I wish you loads of fun in your data science journey, and I hope that this book can contribute positively to your experience.

1.1 Pre-requisite and conventions

As much as it makes sense, we will use the tidyverse and the conventions of tidy data throughout our journey.
Besides the hype surrounding the tidyverse, there is a couple reasons for us to stick with it:

  • learning a language is hard on itself. If we can be proficient and creative with one, it will be much better. All the packages from the tidyverse, might not always be the best ones (more efficient, more elegant), but I’m happy to learn inside out one opinionated framework in order to be able to apply it effortlessly and creatively.
  • Because many of the tidyverse packages do their background work in C++, they are usually pretty efficient in the way they work.
library(broom)
library(skimr)
library(knitr)
library(kableExtra)
#library(tidyverse)

Here are some conventions we will be using throughout the book.
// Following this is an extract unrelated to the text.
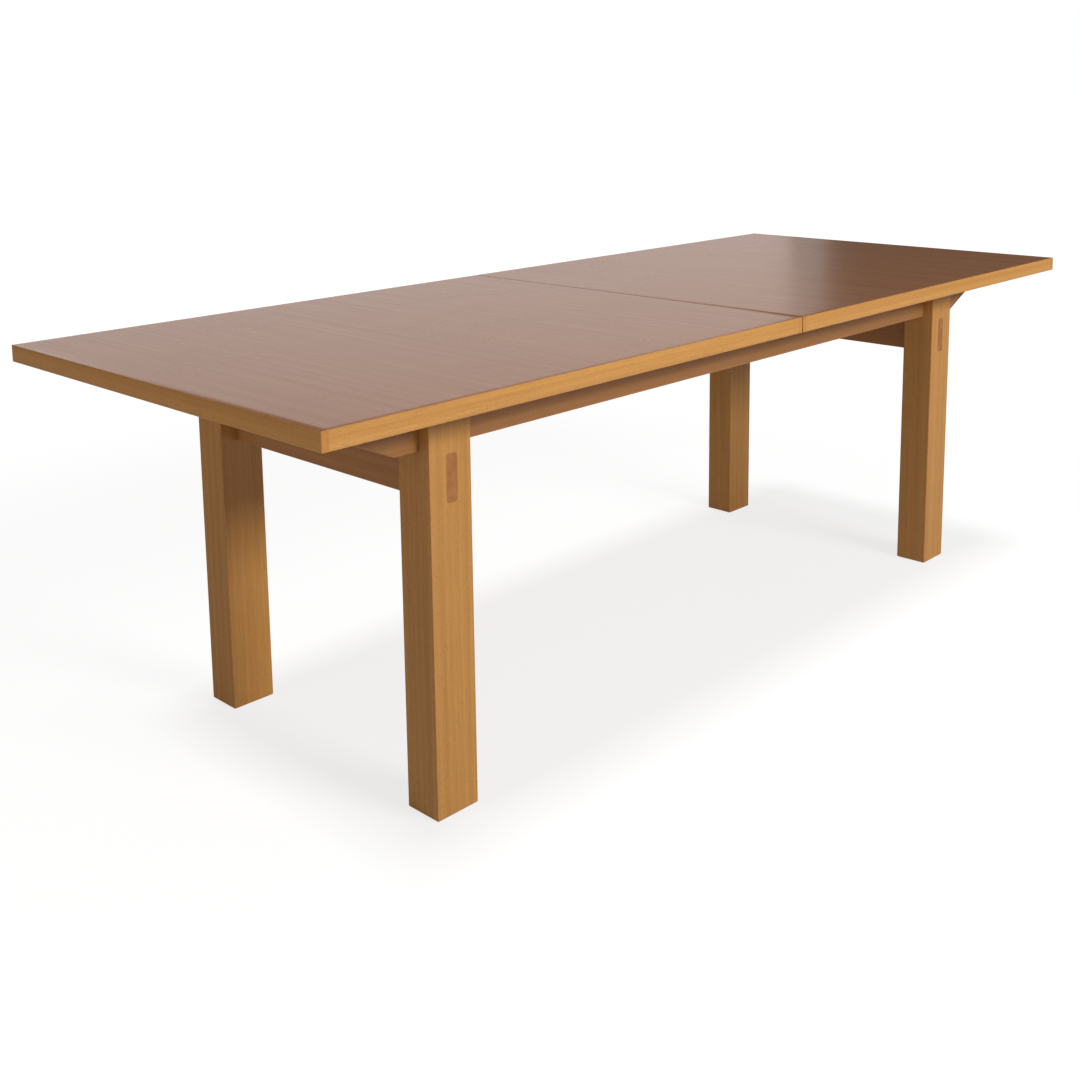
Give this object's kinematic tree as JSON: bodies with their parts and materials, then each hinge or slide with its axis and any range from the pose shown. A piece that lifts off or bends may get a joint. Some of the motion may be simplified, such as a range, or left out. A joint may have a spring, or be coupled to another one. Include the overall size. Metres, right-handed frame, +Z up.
{
  "type": "extendable dining table",
  "caption": "Rectangular wooden dining table whose top splits at the middle and slides apart on a fixed four-legged underframe to take a stored leaf.",
  "frame": {"origin": "on the floor, under the middle of the closed top", "axes": "+X along the length of the table, +Y across it, +Z up"},
  "size_m": [2.3, 0.92, 0.74],
  "materials": {
    "top_veneer": "fine straight-grained veneer across the table, satin lacquer",
    "lipping": "solid wood edge, satin lacquer",
    "leg_wood": "solid wood, grain upright, satin lacquer",
    "rail_wood": "solid wood, grain along the rail, satin lacquer",
    "runner_wood": "waxed hardwood",
    "dowel_wood": "unfinished turned dowel",
    "steel": "zinc-plated steel"
  },
  "bodies": {
    "underframe": {"left_end_rail": "rail_wood", "left_bearer": "rail_wood", "left_leg_front": "leg_wood", "left_leg_bolt_front": "steel", "left_leg_back": "leg_wood", "left_leg_bolt_back": "steel", "right_end_rail": "rail_wood", "right_bearer": "rail_wood", "right_leg_front": "leg_wood", "right_leg_bolt_front": "steel", "right_leg_back": "leg_wood", "right_leg_bolt_back": "steel", "side_rail_front": "rail_wood", "side_rail_back": "rail_wood", "leaf_panel": "top_veneer", "leaf_lipping_left": "lipping", "leaf_lipping_right": "lipping", "leaf_lipping_front": "lipping", "leaf_lipping_back": "lipping", "leaf_dowel_1": "dowel_wood", "leaf_dowel_2": "dowel_wood", "leaf_dowel_3": "dowel_wood"},
    "left_top": {"left_top_panel": "top_veneer", "left_top_lipping_end": "lipping", "left_top_lipping_seam": "lipping", "left_top_lipping_front": "lipping", "left_top_lipping_back": "lipping", "left_runner_front": "runner_wood", "left_stop_front": "runner_wood", "left_screw_front_1": "steel", "left_screw_front_2": "steel", "left_runner_back": "runner_wood", "left_stop_back": "runner_wood", "left_screw_back_1": "steel", "left_screw_back_2": "steel", "lock_plate_front": "steel", "lock_plate_back": "steel"},
    "right_top": {"right_top_panel": "top_veneer", "right_top_lipping_end": "lipping", "right_top_lipping_seam": "lipping", "right_top_lipping_front": "lipping", "right_top_lipping_back": "lipping", "right_runner_front": "runner_wood", "right_stop_front": "runner_wood", "right_screw_front_1": "steel", "right_screw_front_2": "steel", "right_runner_back": "runner_wood", "right_stop_back": "runner_wood", "right_screw_back_1": "steel", "right_screw_back_2": "steel", "right_top_dowel_1": "dowel_wood", "right_top_dowel_2": "dowel_wood", "right_top_dowel_3": "dowel_wood", "lock_keeper_front": "steel", "lock_keeper_back": "steel"},
    "front_lock_lever": {"lock_lever_front": "steel"},
    "back_lock_lever": {"lock_lever_back": "steel"}
  },
  "joints": [
    {"name": "left_top_slide", "type": "slide", "parent": "underframe", "child": "left_top", "axis": [-1, 0, 0], "range_m": [0, 0.24]},
    {"name": "right_top_slide", "type": "slide", "parent": "underframe", "child": "right_top", "axis": [1, 0, 0], "range_m": [0, 0.24]},
    {"name": "front_lock_turn", "type": "hinge", "parent": "left_top", "child": "front_lock_lever", "pos_m": [-0.034, -0.395, 0.7033], "axis": [0, 0, -1], "range_deg": [0, 90]},
    {"name": "back_lock_turn", "type": "hinge", "parent": "left_top", "child": "back_lock_lever", "pos_m": [-0.034, 0.395, 0.7033], "axis": [0, 0, 1], "range_deg": [0, 90]}
  ]
}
  • df denotes a data frame. Usually the data frame from a raw set of data
  • We’ll use df2, df3, etc. for other, “cleaner” versions of that raw data set
  • model_pca_xxxx, model_lr_xxxx denotes models. The second part denotes the algorithm.
  • predict_svm_xxxx or predict_mlr_xxxx denotes the outcome of applying a model on a set of independent variables.

1.2 Organization

The first part of the book is more about the nitty-gritty of each machine learning algorithm. We do not really go into the depth of how they work and why they work the way they do. Instead it is really on how to leveraged R and various R libraries to use the ML algorithms.
The second part of the book is about various case studies. Most of them come either from the UCI Machine learning repository or Kaggle.

The two parts can (and maybe should?) be read concommitenly. We use machine learning to model real-life situation, so I see it as essential to go from the algortihms and theory to the case study and practical applications.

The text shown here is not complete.